Puisque tu as étudié la logique à la mode de chez nous:

:arrow: Quand deux trucs sont opposés, si on réfute l'un on établit l'autre, d'accord ? Or "limites dans la capacité de connaître de l'esprit" et "pas de limites dans la capacité de connaître de l'esprit" sont opposés, donc si l'argumentaire qui tente de prouver l'absence de limites ne te semble pas convaincant (ce que je ne peux qu'accepter), on peut prendre le point de vue inverse et demander alors: montrez-nous ces limites infranchissables dans la capacité de l'esprit à appréhender ses objets !

Que je n'arrive pas à te prouver de manière indubitable l'absence de limites ne revient pas à en démontrer la présence, c'est juste une raison de non-observation de ce qui n'apparaît pas (mi snang ba): à tes yeux, les arguments ne font pas mouche. C'est comme quand j'apprenais pour la première fois les multiplications: que je n'arrive pas à comprendre 2X2=4 n'empêche pas que 2X2 fassent 4.
Par contre, si on n'arrive pas à trouver la présence de limites, alors ça revient à en prouver l'absence; là c'est une raison de non-observation de ce qui est susceptible d'apparaître (snang rung): si ça existe, ça doit être perçu d'une manière ou d'une autre. C'est comme avec le soi ultime: s'il existait, on le trouverait à l'issue d'une recherche ultime, or comme on ne le trouve pas, il n'existe tout simplement pas.
Je ne sais pas non plus si tu sous-entends que je ne suis pas un débattant approprié. :arrow: en l'occurrence je te confirme que j'accepte ces deux propositions de départ : 1/ La nature cognitive de l'esprit et 2/ la capacité de l'esprit d'élargir et d'approfondir sa compréhension par la pratique méditative si celle-ci est bien menée (mais aussi par l'étude, les débats, et les discussions).
C'est sans doute une interprétation de ma part car tu disais:
Hé bien d'abord, prenons l'idée que l'esprit est par nature clair et connaissant.
Or l'esprit par nature clair et connaissant n'est pas une idée mais un fait.

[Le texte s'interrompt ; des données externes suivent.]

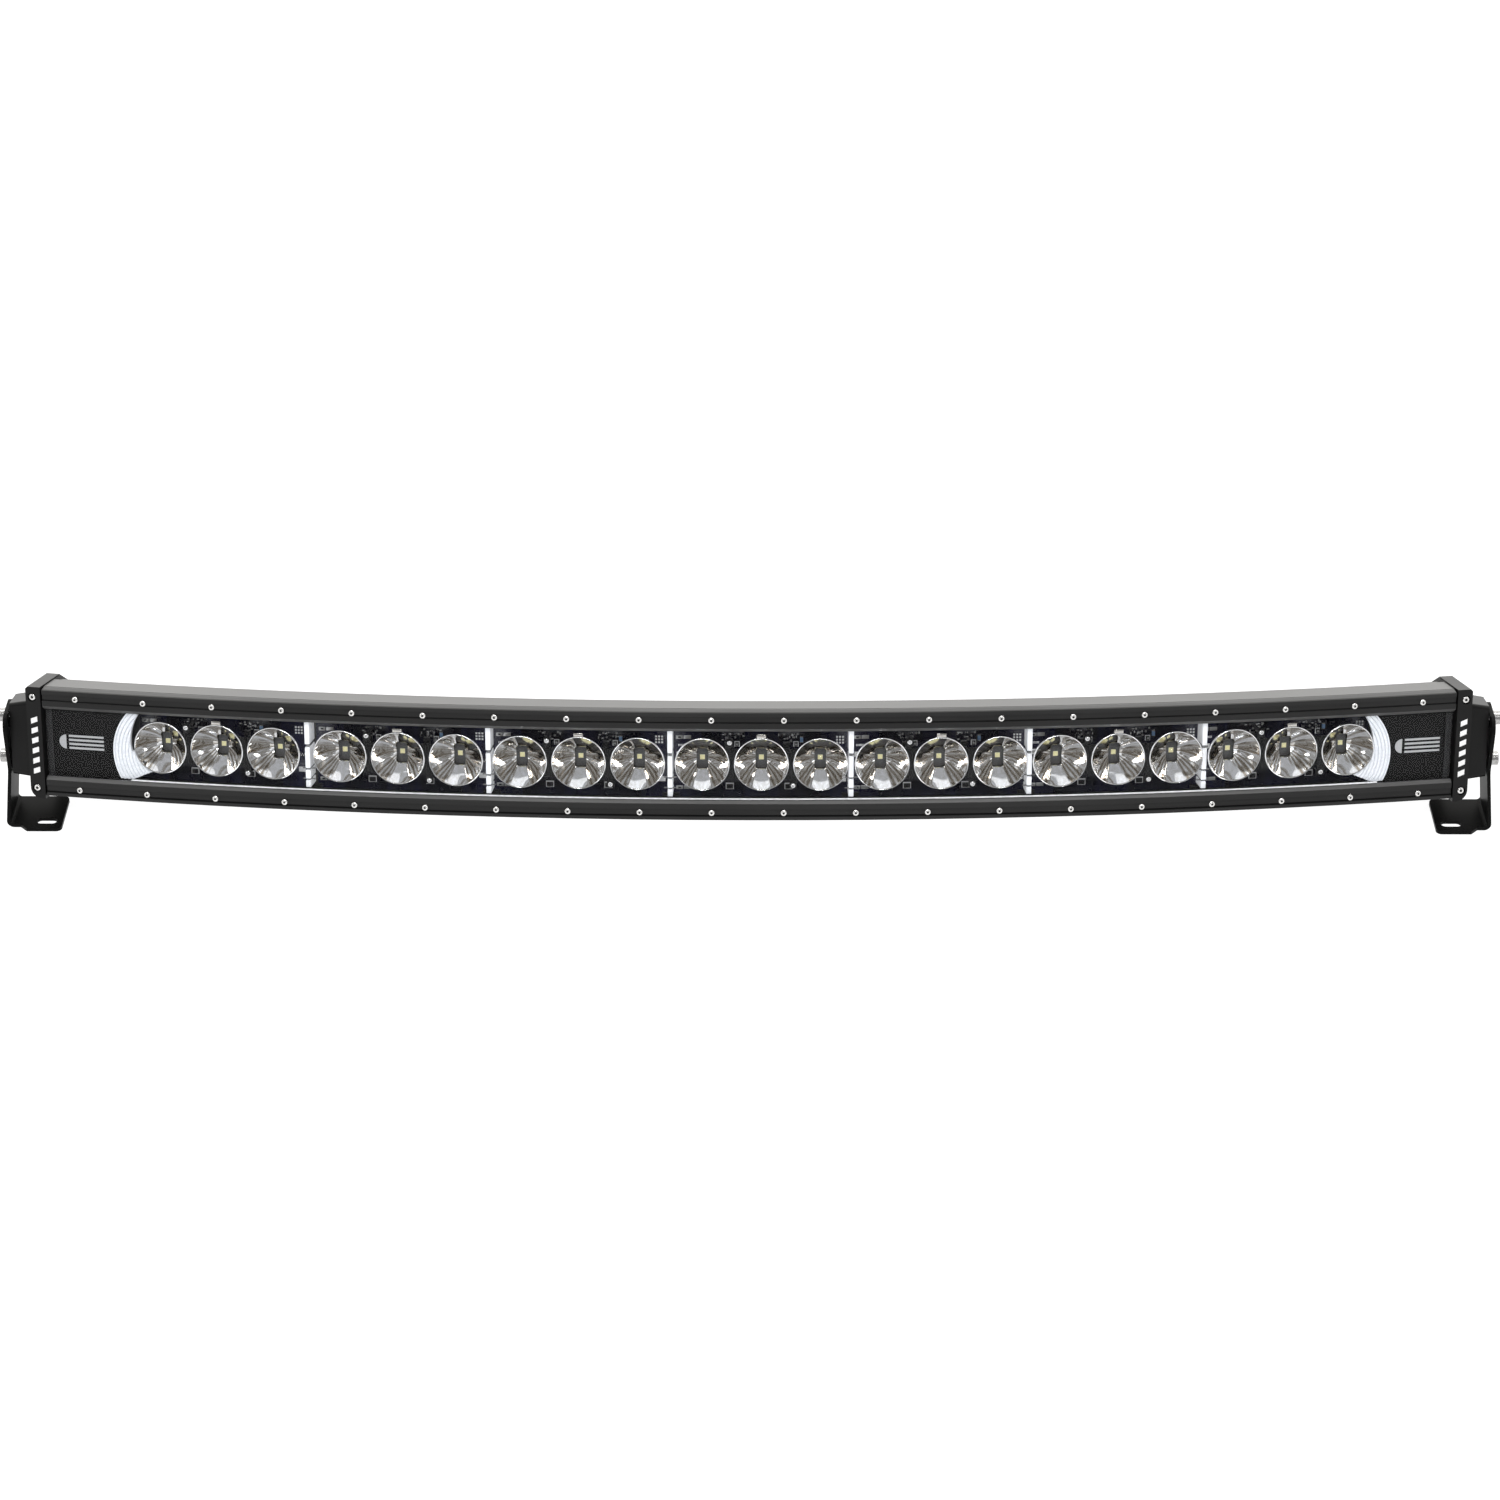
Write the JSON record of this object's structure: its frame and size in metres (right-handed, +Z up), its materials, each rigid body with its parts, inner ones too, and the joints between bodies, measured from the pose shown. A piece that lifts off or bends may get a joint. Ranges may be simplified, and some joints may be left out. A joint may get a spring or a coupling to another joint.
{
  "type": "curved led light bar",
  "caption": "Curved single-row LED light bar: finned housing, clear lens behind screwed rails, faceted reflector cups, cast ends and tilting foot brackets.",
  "frame": {"origin": "midway between the centres of the two foot slots, on the mounting plane under the feet", "axes": "+X along the bar towards the right-hand end as the lit face is seen, +Y away from the lit face towards the fins, +Z up from the mounting plane"},
  "size_m": [1.0644, 0.1277, 0.1101],
  "materials": {
    "housing_black": "satin black anodised extrusion",
    "rail_black": "satin black anodised extrusion",
    "end_casting": "satin black powder coat on die-cast aluminium",
    "bracket_black": "satin black powder coat on bent steel sheet",
    "stainless": "plain stainless steel",
    "lens_clear": "clear polycarbonate",
    "gasket_rubber": "black silicone",
    "board_black": "black solder mask on an aluminium-core board",
    "emitter": "phosphor under a clear dome",
    "reflector": "vacuum-metallised faceted moulding",
    "white_moulding": "white light guide",
    "mask_black": "black blanking panel",
    "components": "moulded electronic parts",
    "contact_plastic": "white plug links",
    "gland_black": "black nylon"
  },
  "bodies": {
    "brackets": {"bracket_left": "bracket_black", "bracket_right": "bracket_black"},
    "light_bar": {"housing": "housing_black", "upper_rail": "rail_black", "lower_rail": "rail_black", "upper_rail_screws": "stainless", "lower_rail_screws": "stainless", "lens": "lens_clear", "lens_gasket": "gasket_rubber", "led_board_1": "board_black", "led_board_2": "board_black", "led_board_3": "board_black", "led_board_4": "board_black", "led_board_5": "board_black", "led_board_6": "board_black", "led_board_7": "board_black", "led_emitters": "emitter", "driver_components": "components", "board_links": "contact_plastic", "module_pins": "stainless", "reflector_module_1": "reflector", "reflector_module_2": "reflector", "reflector_module_3": "reflector", "reflector_module_4": "reflector", "reflector_module_5": "reflector", "reflector_module_6": "reflector", "reflector_module_7": "reflector", "divider_bars": "white_moulding", "end_crescent_left": "white_moulding", "end_crescent_right": "white_moulding", "end_mask_left": "mask_black", "end_mask_right": "mask_black", "gland_body": "gland_black", "gland_nut": "gland_black", "gland_seal": "gasket_rubber", "breather_vent": "gland_black", "end_gasket_left": "gasket_rubber", "end_gasket_right": "gasket_rubber", "end_bezel_left": "end_casting", "end_bezel_right": "end_casting", "end_bezel_screws": "stainless", "end_cap_left": "end_casting", "end_cap_right": "end_casting", "end_cap_screws": "stainless", "pivot_bolts": "stainless", "adjusting_bolts": "stainless", "bolt_washers": "stainless", "spacer_washers": "stainless"}
  },
  "joints": [
    {"name": "tilt", "type": "hinge", "parent": "brackets", "child": "light_bar", "pos_m": [0, 0.0335, 0.0362], "axis": [-1, 0, 0], "range_deg": [-20, 10]}
  ]
}
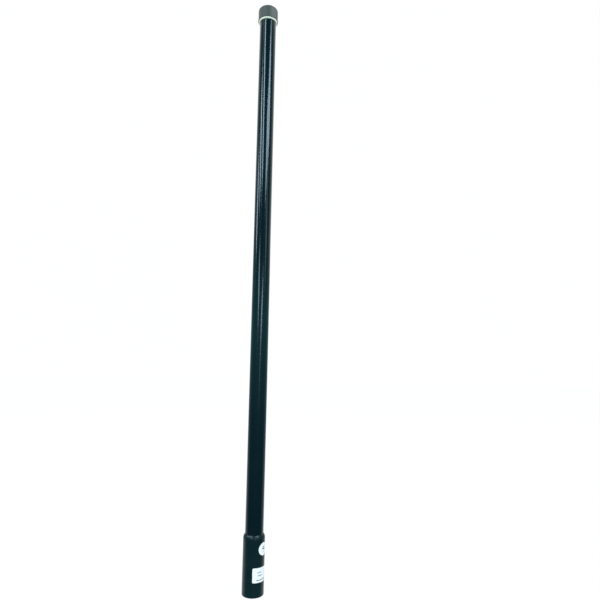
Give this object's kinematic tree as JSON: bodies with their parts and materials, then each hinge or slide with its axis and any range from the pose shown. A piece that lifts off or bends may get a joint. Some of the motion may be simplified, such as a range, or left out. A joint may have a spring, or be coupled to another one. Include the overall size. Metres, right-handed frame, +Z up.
{
  "type": "omnidirectional antenna",
  "caption": "Slim upright omnidirectional antenna: black fibreglass radome tube with a grey end cap and a metal base sleeve that holds a recessed type N jack.",
  "frame": {"origin": "centre of the base sleeve's bottom face", "axes": "+Z up along the radome tube towards the cap, -Y is the front, +X is the side that the stickers wrap towards"},
  "size_m": [0.0312, 0.0312, 0.86],
  "materials": {
    "black_metal": "satin black coated",
    "bare_aluminium": "satin machined",
    "black_fibreglass": "gloss",
    "grey_plastic": "satin",
    "pale_rubber": "satin",
    "sticker_vinyl": "satin",
    "nickel_plate": "polished nickel plate",
    "gold_plate": "polished gold plate",
    "ptfe": "satin",
    "black_rubber": "matte",
    "copper": "bright",
    "brass": "satin",
    "bare_fibreglass": "satin",
    "white_foam": "matte foam"
  },
  "bodies": {
    "root": {"base_sleeve": "black_metal", "cap_seal_ring": "pale_rubber", "centring_spacer_1": "white_foam", "centring_spacer_2": "white_foam", "centring_spacer_3": "white_foam", "centring_spacer_4": "white_foam", "centring_spacer_5": "white_foam", "choke_bead": "ptfe", "choke_sleeve": "brass", "coax_core": "copper", "coax_dielectric": "ptfe", "coax_shield": "copper", "coil_former_1": "bare_fibreglass", "coil_former_2": "bare_fibreglass", "connector_body": "nickel_plate", "connector_carrier": "bare_aluminium", "connector_centre_contact": "gold_plate", "connector_gasket": "black_rubber", "connector_insulator": "ptfe", "connector_lock_washer": "nickel_plate", "connector_nut": "nickel_plate", "lower_radiator": "brass", "middle_radiator": "brass", "phasing_coil_1": "copper", "phasing_coil_2": "copper", "radome_tube": "black_fibreglass", "rectangular_label": "sticker_vinyl", "round_sticker": "sticker_vinyl", "top_cap": "grey_plastic", "top_foam_plug": "white_foam", "upper_radiator": "brass"}
  },
  "joints": []
}
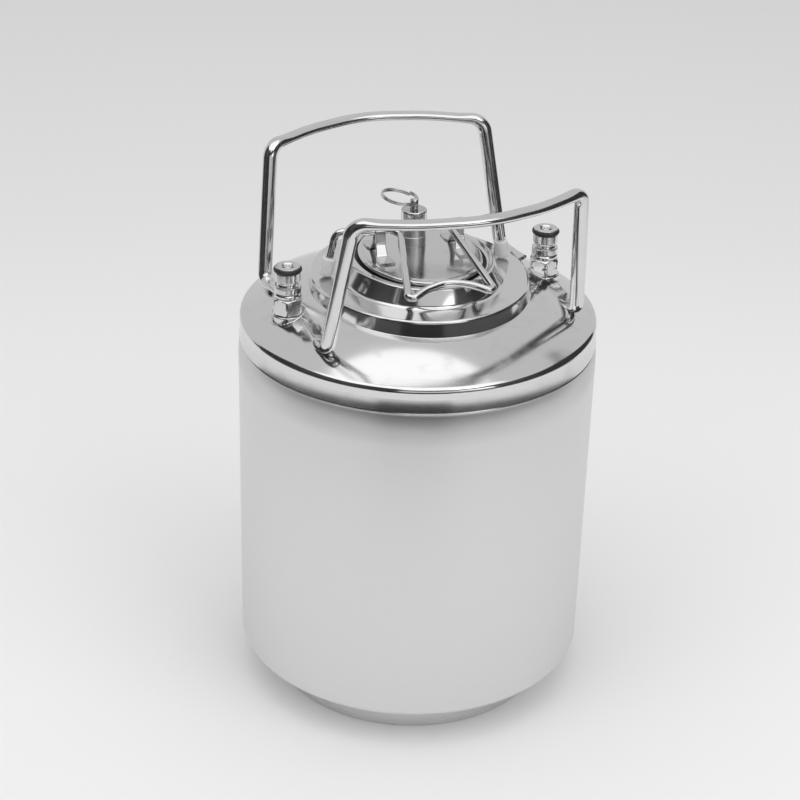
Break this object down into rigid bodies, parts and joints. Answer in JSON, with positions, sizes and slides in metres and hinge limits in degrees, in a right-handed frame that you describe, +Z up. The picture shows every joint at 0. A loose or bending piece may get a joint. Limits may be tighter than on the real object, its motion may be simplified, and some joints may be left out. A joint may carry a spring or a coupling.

Je dois aussi ajouter qu'accepter l'omniscience sur la base des écritures ne relève pas uniquement de la foi mais aussi de la raison, c'est une analyse fondée sur l'adhésion (yid ches rjes dpag) envers des écritures qui, en l'occurrence sur ce point précis de l'omniscience, échappent aux trois types de contradictions. Et comme je le disais précedemment, s'il ne s'agissait que de logique pure, aucun d'entre nous n'aurait besoin d'écouter etc. des enseignements car nous pourrions très bien nous débrouiller par nous-mêmes comme le font les pratyekabouddhas dans leur dernière existence. :idea: Donc la solution doit sûrement résider quelque part dans le juste milieu entre la seule foi et la seule raison.
Tu vois, je viens de reconnaître mon ignorance à trois reprises. Heureusement, ça ne m'empêche pas de te souhaiter tout le bonheur possible. color_3
flower_333 Merci à toi. Et merci aussi d'avoir fait en sorte que ce débat se soit passé sans finir en eau de boudin, comme ça arrive hélas trop souvent quand des points de vue sont confrontés. Après tout, c'est aussi l'un des effets bonus de la pratique des débats: apprendre à ne pas s'attacher à son point de vue.